Here is a dilemma for conservatives. We shun government regulation of business, but some regulation is good. It is not in the public interest to have plutonium shops or designer virus boutiques popping up on street corners, so we pass regulations to make sure it doesn’t happen. All businesses fall under some type of government scrutiny. Some of it is justified, some of it is costly red tape, and some of it is solely for the purpose of extracting revenue. What about Internet regulation? When do the interests of a private company conflict with the common good?
We despise big government, but what about big Internet?
The Internet is still the Wild West, the domain of spammers, porn vendors, cyber spying, viruses, and a host of things most of us prefer to not even know about. Our fear of Washington exploiting the Internet for revenue has been fed by rumors about levying a tax on emails and the threat of legislation to stiffen sales taxes on online transactions, like the Marketplace Fairness Act (see: These Words Will Help You Spread Lies Like a Liberal).
While we worry about what our government might do to take a little extra cash from our online activities, a much scarier opponent is engaging in its own brand of Internet regulation. The hands down winner in the search engine business, Google operates quietly in the background with an iron fist, arguably subversive because no one seems to know exactly what it does, when it will decide to do it, or what its machinations will mean for Americans who rely on the Internet.
Is private Internet regulation worse than big government regulation?
At least with government regulation we have a law we can read and a chance to get even when the next election rolls around. No such luck when it comes to the company that is synonymous with the Internet. Website owners know too well what can happen when Google decides to shake up its formula for how it views their sites. Businesses incur costs hiring techies who claim to know how to appease Google, yet no one ever seems certain just what it takes to keep this giant happy.
Google recently rolled out its new process for handling image searches. The argument is ongoing whether this was a good or a bad thing for businesses and site owners, an irrelevant issue because users had no choice. There are plenty of anecdotal accounts suggesting the damage done whenever Google makes the decision to shake up how it views the Internet. Does Google’s unpredictability and the vast number of Internet users its changes impact mean Washington should clamp down on the nearly $800 a share Internet god, or is big government Internet regulation so inconceivable that we are better leaving it all up to Google?
Businesses bend for Google. Google bends for no one.
Google creates jobs, something our Federal Government can’t do, unless creating jobs means hiring more government workers. An entire industry is devoted to anticipating what makes Google happy and how to avoid what makes it sad or even angry. There is a lot of speculation, conjecture, and talk about cloaked penalties and virtual timeouts for website owners that run afoul of Google’s good will. When we see our ranking drop or when Google turns its back on what we have to offer, sometimes all we can do is scratch our head and hope to guess better next time.

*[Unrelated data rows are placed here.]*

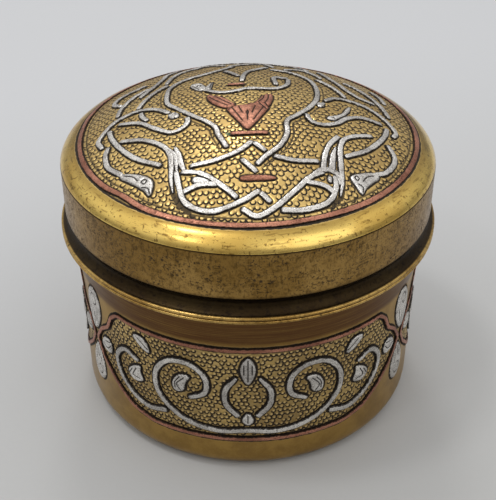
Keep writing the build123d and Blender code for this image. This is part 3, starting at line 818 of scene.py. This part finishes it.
def punchGround(spots, inside, corners, u, v, facing, seed, size):
    # strikes rings wherever the ground is clear of inlays; gives the marks of each place
    tree = treeOf(spots)

    def allowed(u, v):
        keep = inside(u, v)
        keep[keep] = clearance(tree, spots, u[keep], v[keep]) > chasing["clearOfStraps"]
        return keep

    centres = strikeRings(*corners, allowed, seed, size)
    print(len(centres), "rings struck")
    return clearance(tree, spots, u, v), *struckField(centres, u, v, facing, seed + 10)


def chasedHeight(edge, ring, lean, inside, size):
    # struck rings with a low button in each, the line beside the inlays, and the bed under them
    struck = np.exp(-((ring - size) / 0.14) ** 2) * ease(lean, 0.0, 0.7) * inside
    struck = struck - 0.3 * np.exp(-(ring / size / 0.6) ** 2) * inside * ease(edge, 0.1, 0.5)
    line = chasing["lineDepth"] * np.exp(-((edge - chasing["lineAway"]) / chasing["lineWidth"]) ** 2)
    return -chasing["ringDepth"] * struck - np.maximum(line, chasing["lineDepth"] * ease(edge, 0.0, -0.12))


def ringRun():
    # the copper ring is not quite round, and it was pushed in at one place
    look = copperRing
    around = np.arange(0, 360, 0.42)
    radius = look["middle"] + look["wander"] * softNoise(41, around, 0, 22.5)
    radius = radius - look["dip"] * np.exp(-((around - 360 - look["dipAt"]) / look["dipSpread"]) ** 2)
    width = look["width"] * (1 + 0.08 * softNoise(42, around, 0, 11.25))
    turn = np.radians(around)
    return np.stack([radius * np.sin(turn), -radius * np.cos(turn), width], -1)


def beside(run, away):
    # a thin line that keeps its distance from a run
    ahead = np.gradient(run[:, :2], axis=0)
    ahead = ahead / np.linalg.norm(ahead, axis=1)[:, None]
    line = run[:, :2] + np.stack([-ahead[:, 1], ahead[:, 0]], -1) * away
    return np.concatenate([line, np.zeros((len(line), 1))], 1)


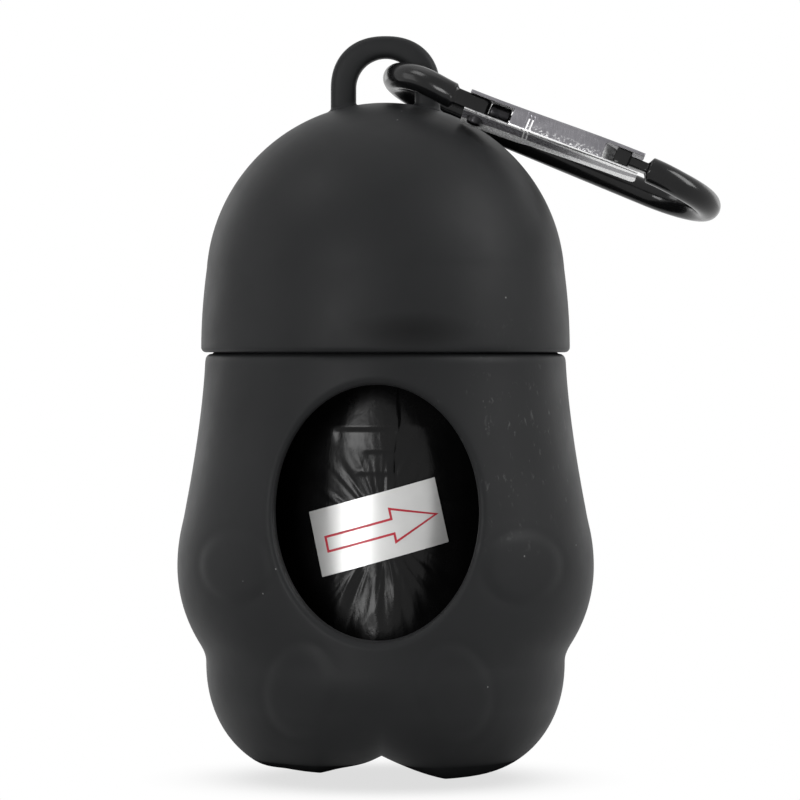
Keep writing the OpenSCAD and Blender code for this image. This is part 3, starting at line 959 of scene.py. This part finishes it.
def build_ring():
    """Wire ring: one section carried along the bend, pressed flat into tab and nose."""
    st = []                                  # (x, y, dir_x, dir_y, in-plane half, normal half, power)
    tab_r, tab_t = 1.15, 1.0
    head_x = GX1 - 3.3

    def add(x, y, dx, dy, a, b, p):
        st.append((x, y, dx, dy, a, b, p))

    # hinge tab, from its round end to the left shoulder
    for k in range(9):
        q = PI / 2 * k / 8
        e = max(0.02, math.sin(q))
        add(RIVET_X + tab_r * math.cos(q), -BR, -1, 0, tab_r * e, tab_t * (0.8 + 0.2 * min(1, e * 1.6)), 7.0)
    for x in (10.2, 9.6, 9.0, 8.4, 8.0):
        add(x, -BR, -1, 0, lerp(1.15, 1.3, (10.9 - x) / 2.9), tab_t, 7.0)
    for k in range(1, 9):
        t = k / 8
        s = t * t * (3 - 2 * t)
        add(lerp(8.0, 7.35, t), -BR, -1, 0, lerp(1.3, WR, s), lerp(tab_t, WR, s), lerp(7.0, 2.0, t ** 0.5))
    n = 56
    for k in range(n + 1):
        a = -PI / 2 - PI * k / n
        add(BR + BR * math.cos(a), BR * math.sin(a), math.sin(a), -math.cos(a), WR, WR, 2.0)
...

When Google changes its mind about what it wants, people and businesses can get hurt. Despite Microsoft’s efforts to promote its Google wannabe, Bing, Google’s domination of the Internet search business is unchallenged. That means we have little choice but to anticipate its needs, even though we can never be sure just what those needs are.
Google vs. Washington?
Google doesn’t own the Internet, but tweaking search algorithms that change what we find when we use the Web is a subtle, even necessary form of regulation that can be damaging and puts us in a quandary. For the Internet to be useable someone has to keep watch, but Google is a private company whose chief concern is and should be turning a profit. Washington is warning us about the risk of cyber terrorism, identity theft, and other perils and will eventually use those threats to turn the Internet into a revenue source. When that happens, look for the kind of big government regulation we dread.
As the need for more tax revenue becomes acute, politicians will be itching to get their hands on the World Wide Web. What will happen when our government’s needs conflict with Google’s? Does Google depend on us, or does our dependence on the Internet mean that we serve Google?